When we speak of the Advent of Jesus the Christ in modern Western culture, we do so in reserved, yet pleasant tones. Few of us live in situations from which we have little hope to escape. Few of us live in fear of losing even the very little we have. Few of us live under a shadow of hand-to-mouth poverty in perpetual hunger and want. Sadly, too many in our world do live under the burden of being disrespected, dismissed and ignored, but those with privilege and position all too often take it for granted. Christmas is no longer a dream come true, but an annual celebration that we enjoy, then put away until next time. To get excited about Christmas (for spiritual and affective reasons, not fun and gifts) is rare and unknown to many. To remember that it is a paradigmatic turning point event is difficult. Oh, yes, it does take over our lives for a few weeks, but as a hurdle to clear, not a new beginning.
The Packers game has been a gift to me — for it reminds me what it feels like to experience something deep down, at a visceral and trans-rational level. I am hopeful that I can shift the sense of thrill and wonder; awe and giddy excitement from something as silly and mundane as a football game to something essential and eternal.
Morning after addendum: The night was as special and magical as one would imagine, though not without its trials. We parked about 3/4 of a mile away (at Bethany UMC) and were given a ride to about a block away from Lambeau Field. We stood in line for 45 minutes, to be turned away because my wife, Barbara’s purse was too big. So we trudged back to the church, deposited her purse, and caught another ride to the stadium. Under the lights, it felt like being in a snow globe — a wet, cold snow globe. The crowd was high-spirited (rowdy), welcoming and energized. Loose-knit, friendly community emerged almost instantly. Well over 70,000 referee’s filled the stadium, calling every play, attempting to correct every mistake on the field. We sat with Jason Mahnke and his dad, Bill. Not knowing ahead of time who we would be sitting with, it was a real treat to get to sit with one of my favorite colleagues and friend ( and his father, too). Almost as soon as it started, it was over (even though we headed out a little before the official end, due to my back. Bleachers are not my friends.
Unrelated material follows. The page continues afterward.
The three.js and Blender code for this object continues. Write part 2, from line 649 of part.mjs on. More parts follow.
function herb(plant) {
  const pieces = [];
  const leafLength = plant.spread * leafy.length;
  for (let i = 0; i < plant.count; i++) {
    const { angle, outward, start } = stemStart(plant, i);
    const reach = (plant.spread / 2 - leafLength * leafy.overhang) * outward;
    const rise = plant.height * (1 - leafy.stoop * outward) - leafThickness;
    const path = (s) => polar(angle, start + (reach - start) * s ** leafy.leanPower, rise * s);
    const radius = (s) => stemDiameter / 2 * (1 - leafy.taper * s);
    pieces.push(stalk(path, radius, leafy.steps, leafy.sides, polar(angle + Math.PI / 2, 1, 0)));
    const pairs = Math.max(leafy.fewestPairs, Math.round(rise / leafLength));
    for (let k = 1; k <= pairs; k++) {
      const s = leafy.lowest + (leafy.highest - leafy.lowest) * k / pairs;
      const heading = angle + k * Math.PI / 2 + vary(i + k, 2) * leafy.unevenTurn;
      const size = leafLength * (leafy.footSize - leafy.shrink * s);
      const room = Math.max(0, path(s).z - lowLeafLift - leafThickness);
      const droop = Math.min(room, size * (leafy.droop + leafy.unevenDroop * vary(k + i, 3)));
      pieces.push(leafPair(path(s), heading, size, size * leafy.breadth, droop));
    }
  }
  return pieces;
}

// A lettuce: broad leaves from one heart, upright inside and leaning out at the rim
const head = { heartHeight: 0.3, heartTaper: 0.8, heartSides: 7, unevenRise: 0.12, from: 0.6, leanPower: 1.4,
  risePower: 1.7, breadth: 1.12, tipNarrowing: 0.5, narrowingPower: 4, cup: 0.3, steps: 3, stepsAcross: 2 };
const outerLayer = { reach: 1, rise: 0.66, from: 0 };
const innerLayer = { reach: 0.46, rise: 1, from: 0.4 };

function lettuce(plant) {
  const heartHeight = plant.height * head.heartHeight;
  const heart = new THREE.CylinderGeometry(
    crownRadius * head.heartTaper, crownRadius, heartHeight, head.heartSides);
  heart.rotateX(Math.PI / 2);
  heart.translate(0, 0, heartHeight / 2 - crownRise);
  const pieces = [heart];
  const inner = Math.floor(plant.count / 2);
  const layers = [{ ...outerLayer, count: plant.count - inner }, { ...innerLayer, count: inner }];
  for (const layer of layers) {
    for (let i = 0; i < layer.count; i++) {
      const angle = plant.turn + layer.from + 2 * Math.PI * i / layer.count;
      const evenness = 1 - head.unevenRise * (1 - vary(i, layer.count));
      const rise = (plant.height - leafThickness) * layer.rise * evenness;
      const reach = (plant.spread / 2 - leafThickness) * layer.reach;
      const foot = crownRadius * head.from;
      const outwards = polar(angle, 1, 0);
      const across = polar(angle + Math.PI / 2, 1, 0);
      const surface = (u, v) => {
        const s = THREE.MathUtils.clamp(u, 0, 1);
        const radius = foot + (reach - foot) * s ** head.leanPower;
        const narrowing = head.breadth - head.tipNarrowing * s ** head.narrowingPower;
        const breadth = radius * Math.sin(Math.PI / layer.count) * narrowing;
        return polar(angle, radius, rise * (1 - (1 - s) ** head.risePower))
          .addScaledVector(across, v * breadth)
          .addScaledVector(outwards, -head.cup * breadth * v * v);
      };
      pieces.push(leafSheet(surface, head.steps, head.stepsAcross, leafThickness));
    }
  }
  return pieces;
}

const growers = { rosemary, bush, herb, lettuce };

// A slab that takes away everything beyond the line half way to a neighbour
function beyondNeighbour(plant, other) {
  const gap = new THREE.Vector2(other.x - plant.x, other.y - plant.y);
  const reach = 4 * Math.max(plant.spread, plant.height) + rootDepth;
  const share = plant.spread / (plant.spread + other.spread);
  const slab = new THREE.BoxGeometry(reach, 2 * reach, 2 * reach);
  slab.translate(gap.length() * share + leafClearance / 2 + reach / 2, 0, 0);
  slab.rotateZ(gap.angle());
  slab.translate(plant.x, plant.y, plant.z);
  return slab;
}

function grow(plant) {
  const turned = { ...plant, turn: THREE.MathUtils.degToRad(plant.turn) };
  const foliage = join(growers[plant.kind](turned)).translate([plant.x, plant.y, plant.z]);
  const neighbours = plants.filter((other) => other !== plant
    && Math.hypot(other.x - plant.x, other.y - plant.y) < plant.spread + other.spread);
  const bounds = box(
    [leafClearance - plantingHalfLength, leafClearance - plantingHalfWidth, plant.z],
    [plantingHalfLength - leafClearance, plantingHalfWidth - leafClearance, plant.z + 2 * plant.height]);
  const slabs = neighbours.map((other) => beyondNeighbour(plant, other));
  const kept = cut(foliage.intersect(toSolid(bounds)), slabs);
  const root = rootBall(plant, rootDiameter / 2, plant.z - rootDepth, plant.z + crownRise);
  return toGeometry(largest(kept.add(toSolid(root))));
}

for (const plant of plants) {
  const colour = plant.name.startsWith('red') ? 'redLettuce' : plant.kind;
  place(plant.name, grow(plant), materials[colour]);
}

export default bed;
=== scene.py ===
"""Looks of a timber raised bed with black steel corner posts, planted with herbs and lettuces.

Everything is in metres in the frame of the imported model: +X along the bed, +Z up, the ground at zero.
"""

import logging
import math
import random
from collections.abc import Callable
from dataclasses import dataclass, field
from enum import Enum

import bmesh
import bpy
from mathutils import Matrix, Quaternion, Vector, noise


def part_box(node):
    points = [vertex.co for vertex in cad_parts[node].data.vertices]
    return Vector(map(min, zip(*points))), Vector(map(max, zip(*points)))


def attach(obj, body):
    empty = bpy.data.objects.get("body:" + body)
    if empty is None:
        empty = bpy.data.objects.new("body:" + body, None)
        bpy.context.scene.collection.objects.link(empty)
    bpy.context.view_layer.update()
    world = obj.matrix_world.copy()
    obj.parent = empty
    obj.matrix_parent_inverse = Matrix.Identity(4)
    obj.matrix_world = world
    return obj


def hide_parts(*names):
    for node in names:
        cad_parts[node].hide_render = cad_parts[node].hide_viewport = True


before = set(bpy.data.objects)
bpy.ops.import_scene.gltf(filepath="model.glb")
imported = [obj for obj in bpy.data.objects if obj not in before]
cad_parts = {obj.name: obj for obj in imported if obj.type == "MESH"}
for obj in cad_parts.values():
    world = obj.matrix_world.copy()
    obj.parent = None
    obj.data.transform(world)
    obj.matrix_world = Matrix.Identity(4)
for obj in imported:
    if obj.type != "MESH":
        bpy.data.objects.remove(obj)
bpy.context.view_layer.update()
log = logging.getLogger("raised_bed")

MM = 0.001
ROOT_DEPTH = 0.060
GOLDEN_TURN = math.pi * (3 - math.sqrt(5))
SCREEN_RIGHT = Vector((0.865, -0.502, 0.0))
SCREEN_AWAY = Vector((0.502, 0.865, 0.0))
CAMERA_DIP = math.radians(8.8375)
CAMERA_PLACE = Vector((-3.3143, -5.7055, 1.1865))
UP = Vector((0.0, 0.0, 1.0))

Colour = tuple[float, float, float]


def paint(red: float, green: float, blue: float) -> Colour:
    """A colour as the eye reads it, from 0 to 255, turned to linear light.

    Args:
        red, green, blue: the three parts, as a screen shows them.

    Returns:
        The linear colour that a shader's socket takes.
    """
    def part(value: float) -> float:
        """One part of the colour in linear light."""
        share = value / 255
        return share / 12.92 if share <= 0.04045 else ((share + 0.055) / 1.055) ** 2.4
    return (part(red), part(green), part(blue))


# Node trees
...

The experience was all I hoped it could be, fulfilling both anticipation and expectation. It was fun to get so excited about something so simple. It crossed my mind more than once that it would be great to see such energy, excitement and engagement in our churches as witnessed at Lambeau Field. Maybe it is time we gave people something to stand up and cheer about, or at least reminded them that they already have something to shout from the housetops.